• [Collected material]:
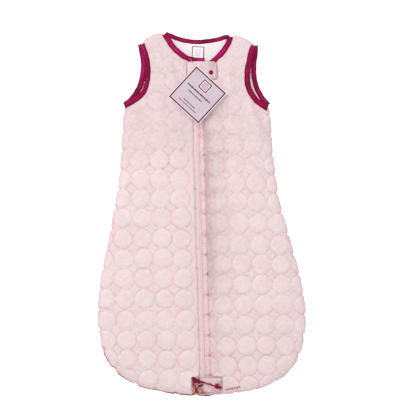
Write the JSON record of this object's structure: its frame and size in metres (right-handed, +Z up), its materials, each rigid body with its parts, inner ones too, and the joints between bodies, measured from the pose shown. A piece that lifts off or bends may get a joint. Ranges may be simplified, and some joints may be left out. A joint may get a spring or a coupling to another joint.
{
  "type": "baby sleeping bag",
  "caption": "Sleeveless quilted plush sleeping sack for a baby, with a two-way centre zip, satin-bound neck and armholes, snap tabs over the zip ends and a hang tag.",
  "frame": {"origin": "middle of the object's box, on the surface it lies on", "axes": "+Y towards the neck, +Z up out of the front of the sack, +X to the right of someone looking down on the front"},
  "size_m": [0.4041, 0.708, 0.0336],
  "materials": {
    "plush": "short pale pink plush pile, quilted in small round puffs",
    "lining": "smooth white knitted cotton",
    "satin": "magenta satin bias binding",
    "zip_tape": "woven pale pink tape",
    "zip_coil": "pale nylon coil",
    "zip_metal": "pale enamelled metal",
    "snap_cap": "magenta moulded press stud",
    "label": "woven satin label",
    "card": "white and pale lilac printed card",
    "tie": "clear moulded tag tie"
  },
  "bodies": {
    "sack": {"back_shell": "plush", "back_lining": "lining", "front_shell_left": "plush", "front_shell_right": "plush", "front_lining_left": "lining", "front_lining_right": "lining", "side_seam_left": "plush", "side_seam_right": "plush", "hem_seam": "plush", "shoulder_seam_left": "plush", "shoulder_seam_right": "plush", "armhole_binding_front_left": "satin", "armhole_binding_front_right": "satin", "armhole_binding_back_left": "satin", "armhole_binding_back_right": "satin", "neck_binding_back": "satin", "neck_label": "label", "zip_tape_left": "zip_tape", "zip_tape_right": "zip_tape", "zip_coil_left": "zip_coil", "zip_coil_right": "zip_coil", "zip_guard": "lining", "zip_guard_binding": "satin", "zip_bottom_stop": "zip_metal", "hem_snap_stud": "zip_metal"},
    "left_flap": {"flap_shell_left": "plush", "flap_lining_left": "lining", "neck_binding_front_left": "satin", "zip_top_stop_left": "zip_metal"},
    "right_flap": {"flap_shell_right": "plush", "flap_lining_right": "lining", "neck_binding_front_right": "satin", "zip_top_stop_right": "zip_metal", "neck_snap_stud": "zip_metal"},
    "neck_tab": {"neck_tab_shell": "plush", "neck_tab_lining": "satin", "neck_snap_cap": "snap_cap", "neck_snap_socket": "zip_metal"},
    "hang_tag": {"hang_tag_card": "card", "hang_tag_tie": "tie"},
    "top_slider": {"top_slider_body": "zip_metal"},
    "top_pull": {"top_slider_pull": "zip_metal"},
    "hem_tab": {"hem_tab_shell": "plush", "hem_tab_lining": "satin", "hem_snap_cap": "snap_cap", "hem_snap_socket": "zip_metal"},
    "bottom_slider": {"bottom_slider_body": "zip_metal"},
    "bottom_pull": {"bottom_slider_pull": "zip_metal"}
  },
  "joints": [
    {"name": "left_flap_fold", "type": "hinge", "parent": "sack", "child": "left_flap", "pos_m": [-0.00804, -0.165, 0.0202], "axis": [0.1528, -0.9883, 0], "range_deg": [0, 95], "deforming": ["zip_tape_left", "zip_tape_right", "zip_coil_left", "zip_coil_right", "zip_guard", "zip_guard_binding"]},
    {"name": "right_flap_fold", "type": "hinge", "parent": "sack", "child": "right_flap", "pos_m": [0.01296, -0.165, 0.0202], "axis": [-0.1128, -0.9936, 0], "range_deg": [-95, 0]},
    {"name": "top_slider_slide", "type": "slide", "parent": "sack", "child": "top_slider", "axis": [0.0265, -0.9996, 0], "range_m": [0, 0.432]},
    {"name": "top_pull_lift", "type": "hinge", "parent": "top_slider", "child": "top_pull", "pos_m": [-0.01256, 0.26991, 0.02255], "axis": [-0.9996, -0.0265, 0], "range_deg": [0, 72.01]},
    {"name": "neck_tab_open", "type": "hinge", "parent": "left_flap", "child": "neck_tab", "pos_m": [-0.02824, 0.27649, 0.0242], "axis": [0.0265, -0.9996, 0], "range_deg": [0, 90]},
    {"name": "hang_tag_lift", "type": "hinge", "parent": "left_flap", "child": "hang_tag", "pos_m": [-0.0235, 0.3025, 0.0215], "axis": [-0.9397, -0.342, 0], "range_deg": [0, 117.01]},
    {"name": "hem_tab_open", "type": "hinge", "parent": "sack", "child": "hem_tab", "pos_m": [-0.01849, -0.33697, 0.0242], "axis": [0.0265, -0.9996, 0], "range_deg": [0, 150]},
    {"name": "bottom_slider_slide", "type": "slide", "parent": "sack", "child": "bottom_slider", "axis": [-0.0265, 0.9996, 0], "range_m": [0, 0.1]},
    {"name": "bottom_pull_lift", "type": "hinge", "parent": "bottom_slider", "child": "bottom_pull", "pos_m": [0.00336, -0.33088, 0.02255], "axis": [-0.9996, -0.0265, 0], "range_deg": [0, 120.01]}
  ],
  "couplings": [
    {"joint": "right_flap_fold", "follows": "left_flap_fold", "ratio": -1},
    {"joint": "top_slider_slide", "follows": "left_flap_fold", "m_per_rad": 0.26054},
    {"joint": "hang_tag_lift", "follows": "neck_tab_open", "ratio": 1.3},
    {"joint": "top_pull_lift", "follows": "neck_tab_open", "ratio": 0.8},
    {"joint": "bottom_pull_lift", "follows": "hem_tab_open", "ratio": 0.8}
  ]
}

• [Aim of the exercise]: Copy out the whole listing exactly.

• [Solution]:
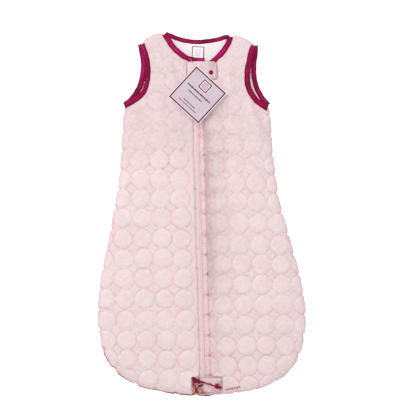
Write the JSON record of this object's structure: its frame and size in metres (right-handed, +Z up), its materials, each rigid body with its parts, inner ones too, and the joints between bodies, measured from the pose shown. A piece that lifts off or bends may get a joint. Ranges may be simplified, and some joints may be left out. A joint may get a spring or a coupling to another joint.
{
  "type": "baby sleeping bag",
  "caption": "Sleeveless quilted plush sleeping sack for a baby, with a two-way centre zip, satin-bound neck and armholes, snap tabs over the zip ends and a hang tag.",
  "frame": {"origin": "middle of the object's box, on the surface it lies on", "axes": "+Y towards the neck, +Z up out of the front of the sack, +X to the right of someone looking down on the front"},
  "size_m": [0.4041, 0.708, 0.0336],
  "materials": {
    "plush": "short pale pink plush pile, quilted in small round puffs",
    "lining": "smooth white knitted cotton",
    "satin": "magenta satin bias binding",
    "zip_tape": "woven pale pink tape",
    "zip_coil": "pale nylon coil",
    "zip_metal": "pale enamelled metal",
    "snap_cap": "magenta moulded press stud",
    "label": "woven satin label",
    "card": "white and pale lilac printed card",
    "tie": "clear moulded tag tie"
  },
  "bodies": {
    "sack": {"back_shell": "plush", "back_lining": "lining", "front_shell_left": "plush", "front_shell_right": "plush", "front_lining_left": "lining", "front_lining_right": "lining", "side_seam_left": "plush", "side_seam_right": "plush", "hem_seam": "plush", "shoulder_seam_left": "plush", "shoulder_seam_right": "plush", "armhole_binding_front_left": "satin", "armhole_binding_front_right": "satin", "armhole_binding_back_left": "satin", "armhole_binding_back_right": "satin", "neck_binding_back": "satin", "neck_label": "label", "zip_tape_left": "zip_tape", "zip_tape_right": "zip_tape", "zip_coil_left": "zip_coil", "zip_coil_right": "zip_coil", "zip_guard": "lining", "zip_guard_binding": "satin", "zip_bottom_stop": "zip_metal", "hem_snap_stud": "zip_metal"},
    "left_flap": {"flap_shell_left": "plush", "flap_lining_left": "lining", "neck_binding_front_left": "satin", "zip_top_stop_left": "zip_metal"},
    "right_flap": {"flap_shell_right": "plush", "flap_lining_right": "lining", "neck_binding_front_right": "satin", "zip_top_stop_right": "zip_metal", "neck_snap_stud": "zip_metal"},
    "neck_tab": {"neck_tab_shell": "plush", "neck_tab_lining": "satin", "neck_snap_cap": "snap_cap", "neck_snap_socket": "zip_metal"},
    "hang_tag": {"hang_tag_card": "card", "hang_tag_tie": "tie"},
    "top_slider": {"top_slider_body": "zip_metal"},
    "top_pull": {"top_slider_pull": "zip_metal"},
    "hem_tab": {"hem_tab_shell": "plush", "hem_tab_lining": "satin", "hem_snap_cap": "snap_cap", "hem_snap_socket": "zip_metal"},
    "bottom_slider": {"bottom_slider_body": "zip_metal"},
    "bottom_pull": {"bottom_slider_pull": "zip_metal"}
  },
  "joints": [
    {"name": "left_flap_fold", "type": "hinge", "parent": "sack", "child": "left_flap", "pos_m": [-0.00804, -0.165, 0.0202], "axis": [0.1528, -0.9883, 0], "range_deg": [0, 95], "deforming": ["zip_tape_left", "zip_tape_right", "zip_coil_left", "zip_coil_right", "zip_guard", "zip_guard_binding"]},
    {"name": "right_flap_fold", "type": "hinge", "parent": "sack", "child": "right_flap", "pos_m": [0.01296, -0.165, 0.0202], "axis": [-0.1128, -0.9936, 0], "range_deg": [-95, 0]},
    {"name": "top_slider_slide", "type": "slide", "parent": "sack", "child": "top_slider", "axis": [0.0265, -0.9996, 0], "range_m": [0, 0.432]},
    {"name": "top_pull_lift", "type": "hinge", "parent": "top_slider", "child": "top_pull", "pos_m": [-0.01256, 0.26991, 0.02255], "axis": [-0.9996, -0.0265, 0], "range_deg": [0, 72.01]},
    {"name": "neck_tab_open", "type": "hinge", "parent": "left_flap", "child": "neck_tab", "pos_m": [-0.02824, 0.27649, 0.0242], "axis": [0.0265, -0.9996, 0], "range_deg": [0, 90]},
    {"name": "hang_tag_lift", "type": "hinge", "parent": "left_flap", "child": "hang_tag", "pos_m": [-0.0235, 0.3025, 0.0215], "axis": [-0.9397, -0.342, 0], "range_deg": [0, 117.01]},
    {"name": "hem_tab_open", "type": "hinge", "parent": "sack", "child": "hem_tab", "pos_m": [-0.01849, -0.33697, 0.0242], "axis": [0.0265, -0.9996, 0], "range_deg": [0, 150]},
    {"name": "bottom_slider_slide", "type": "slide", "parent": "sack", "child": "bottom_slider", "axis": [-0.0265, 0.9996, 0], "range_m": [0, 0.1]},
    {"name": "bottom_pull_lift", "type": "hinge", "parent": "bottom_slider", "child": "bottom_pull", "pos_m": [0.00336, -0.33088, 0.02255], "axis": [-0.9996, -0.0265, 0], "range_deg": [0, 120.01]}
  ],
  "couplings": [
    {"joint": "right_flap_fold", "follows": "left_flap_fold", "ratio": -1},
    {"joint": "top_slider_slide", "follows": "left_flap_fold", "m_per_rad": 0.26054},
    {"joint": "hang_tag_lift", "follows": "neck_tab_open", "ratio": 1.3},
    {"joint": "top_pull_lift", "follows": "neck_tab_open", "ratio": 0.8},
    {"joint": "bottom_pull_lift", "follows": "hem_tab_open", "ratio": 0.8}
  ]
}